## Given task
Extract the complete listing and output it unchanged.

## Provided data
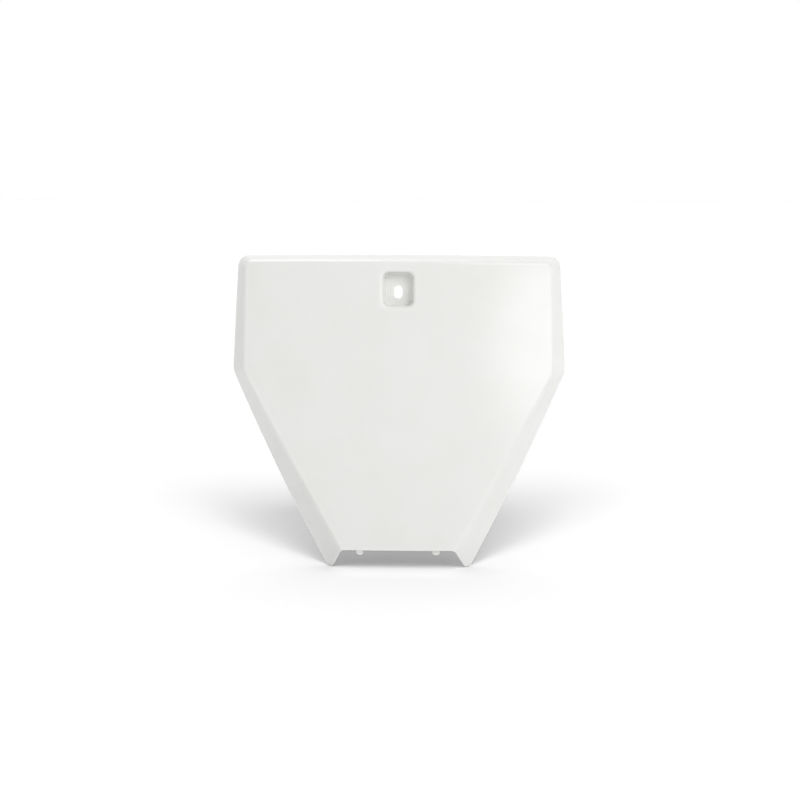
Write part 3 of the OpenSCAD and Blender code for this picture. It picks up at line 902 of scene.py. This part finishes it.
class NUMBERBOARD_OT_stage(bpy.types.Operator):
    """Lays the pale floor and sets the lamps, the world and the camera"""
    bl_idname = "numberboard.stage"
    bl_label = "Stage"

    def execute(self, context):
        stage = context.scene.number_board_stage
        surface = Surface(context.scene.number_board_shell, context.scene.number_board_pocket)
        bm = bmesh.new()
        bmesh.ops.create_grid(bm, x_segments=FLOOR_SQUARES, y_segments=FLOOR_SQUARES,
                              size=FLOOR_REACH)
        bmesh.ops.translate(bm, vec=(0, 0, cad_low.z), verts=bm.verts)
        floor = new_object("paper_floor", bm)
        floor.data.materials.append(floor_material(stage))
        context.scene.world = white_world(stage)
        middle = (cad_low + cad_high) / 2
        for *direction, energy in FLOOR_SUNS:
            light_only(add_sun("floor_sun", middle, *direction, energy * stage.floor_light), floor)
        add_sun("key", middle, *KEY_SUN, stage.key)
        rim = add_sun("rim", middle, *RIM_SUN, stage.rim)
        light_only(rim, bpy.data.objects["moulded_board"])
        box = add_lamp("softbox", "AREA", middle + BOX_PLACE, middle + BOX_TARGET,
                       energy=stage.softbox, shape="ELLIPSE", size=BOX_WIDTH, size_y=BOX_HEIGHT)
        # It shows only as a highlight in the gloss
        box.visible_diffuse = False
        add_camera(stage, surface)
        context.scene.view_settings.view_transform = "Standard"
        return {"FINISHED"}


class NUMBERBOARD_PT_panel(bpy.types.Panel):
    """Lists the steps that make the board"""
    bl_idname = "NUMBERBOARD_PT_panel"
    bl_label = "Number Board"
    bl_space_type = "VIEW_3D"
    bl_region_type = "UI"
    bl_category = "Number Board"

    def draw(self, context):
        for step in STEPS:
            self.layout.operator(step.bl_idname)


GROUPS = {
    "number_board_shell": NumberBoardShell,
    "number_board_pocket": NumberBoardPocket,
    "number_board_pegs": NumberBoardPegs,
    "number_board_finish": NumberBoardFinish,
    "number_board_stage": NumberBoardStage,
}
STEPS = (NUMBERBOARD_OT_shell, NUMBERBOARD_OT_pegs, NUMBERBOARD_OT_finish, NUMBERBOARD_OT_stage)


def register():
    for made in (*GROUPS.values(), *STEPS, NUMBERBOARD_PT_panel):
        bpy.utils.register_class(made)
    for name, group in GROUPS.items():
        setattr(bpy.types.Scene, name, PointerProperty(type=group))


def unregister():
    for name in GROUPS:
        delattr(bpy.types.Scene, name)
    for made in (NUMBERBOARD_PT_panel, *STEPS[::-1], *reversed(GROUPS.values())):
        bpy.utils.unregister_class(made)


def main():
    register()
    bpy.ops.numberboard.shell()
    bpy.ops.numberboard.pegs()
    bpy.ops.numberboard.finish()
    bpy.ops.numberboard.stage()


if __name__ == "__main__":
    main()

## Result of the task
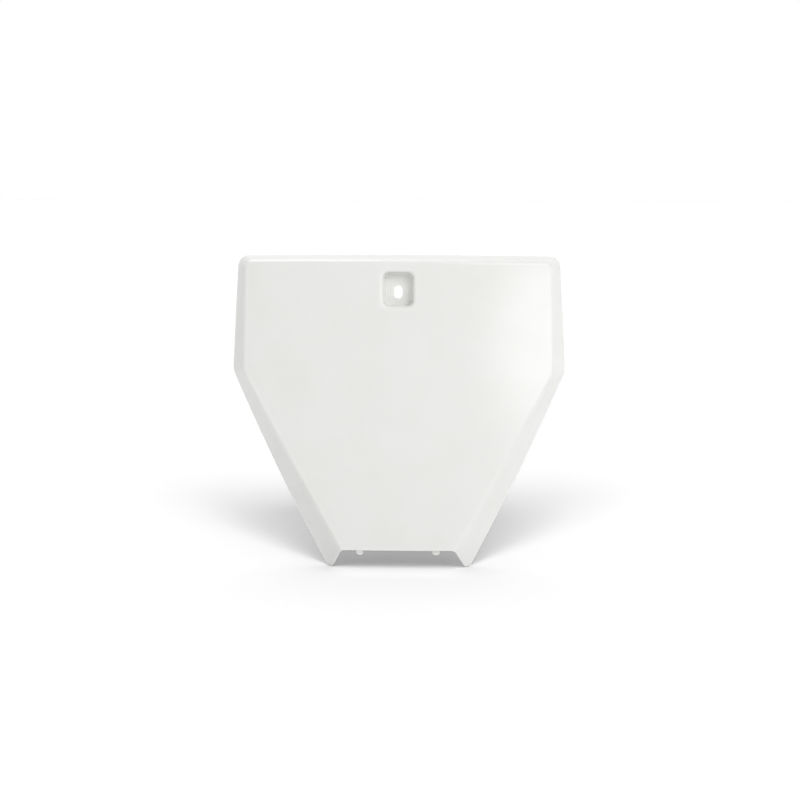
Write part 3 of the OpenSCAD and Blender code for this picture. It picks up at line 902 of scene.py. This part finishes it.
class NUMBERBOARD_OT_stage(bpy.types.Operator):
    """Lays the pale floor and sets the lamps, the world and the camera"""
    bl_idname = "numberboard.stage"
    bl_label = "Stage"

    def execute(self, context):
        stage = context.scene.number_board_stage
        surface = Surface(context.scene.number_board_shell, context.scene.number_board_pocket)
        bm = bmesh.new()
        bmesh.ops.create_grid(bm, x_segments=FLOOR_SQUARES, y_segments=FLOOR_SQUARES,
                              size=FLOOR_REACH)
        bmesh.ops.translate(bm, vec=(0, 0, cad_low.z), verts=bm.verts)
        floor = new_object("paper_floor", bm)
        floor.data.materials.append(floor_material(stage))
        context.scene.world = white_world(stage)
        middle = (cad_low + cad_high) / 2
        for *direction, energy in FLOOR_SUNS:
            light_only(add_sun("floor_sun", middle, *direction, energy * stage.floor_light), floor)
        add_sun("key", middle, *KEY_SUN, stage.key)
        rim = add_sun("rim", middle, *RIM_SUN, stage.rim)
        light_only(rim, bpy.data.objects["moulded_board"])
        box = add_lamp("softbox", "AREA", middle + BOX_PLACE, middle + BOX_TARGET,
                       energy=stage.softbox, shape="ELLIPSE", size=BOX_WIDTH, size_y=BOX_HEIGHT)
        # It shows only as a highlight in the gloss
        box.visible_diffuse = False
        add_camera(stage, surface)
        context.scene.view_settings.view_transform = "Standard"
        return {"FINISHED"}


class NUMBERBOARD_PT_panel(bpy.types.Panel):
    """Lists the steps that make the board"""
    bl_idname = "NUMBERBOARD_PT_panel"
    bl_label = "Number Board"
    bl_space_type = "VIEW_3D"
    bl_region_type = "UI"
    bl_category = "Number Board"

    def draw(self, context):
        for step in STEPS:
            self.layout.operator(step.bl_idname)


GROUPS = {
    "number_board_shell": NumberBoardShell,
    "number_board_pocket": NumberBoardPocket,
    "number_board_pegs": NumberBoardPegs,
    "number_board_finish": NumberBoardFinish,
    "number_board_stage": NumberBoardStage,
}
STEPS = (NUMBERBOARD_OT_shell, NUMBERBOARD_OT_pegs, NUMBERBOARD_OT_finish, NUMBERBOARD_OT_stage)


def register():
    for made in (*GROUPS.values(), *STEPS, NUMBERBOARD_PT_panel):
        bpy.utils.register_class(made)
    for name, group in GROUPS.items():
        setattr(bpy.types.Scene, name, PointerProperty(type=group))


def unregister():
    for name in GROUPS:
        delattr(bpy.types.Scene, name)
    for made in (NUMBERBOARD_PT_panel, *STEPS[::-1], *reversed(GROUPS.values())):
        bpy.utils.unregister_class(made)


def main():
    register()
    bpy.ops.numberboard.shell()
    bpy.ops.numberboard.pegs()
    bpy.ops.numberboard.finish()
    bpy.ops.numberboard.stage()


if __name__ == "__main__":
    main()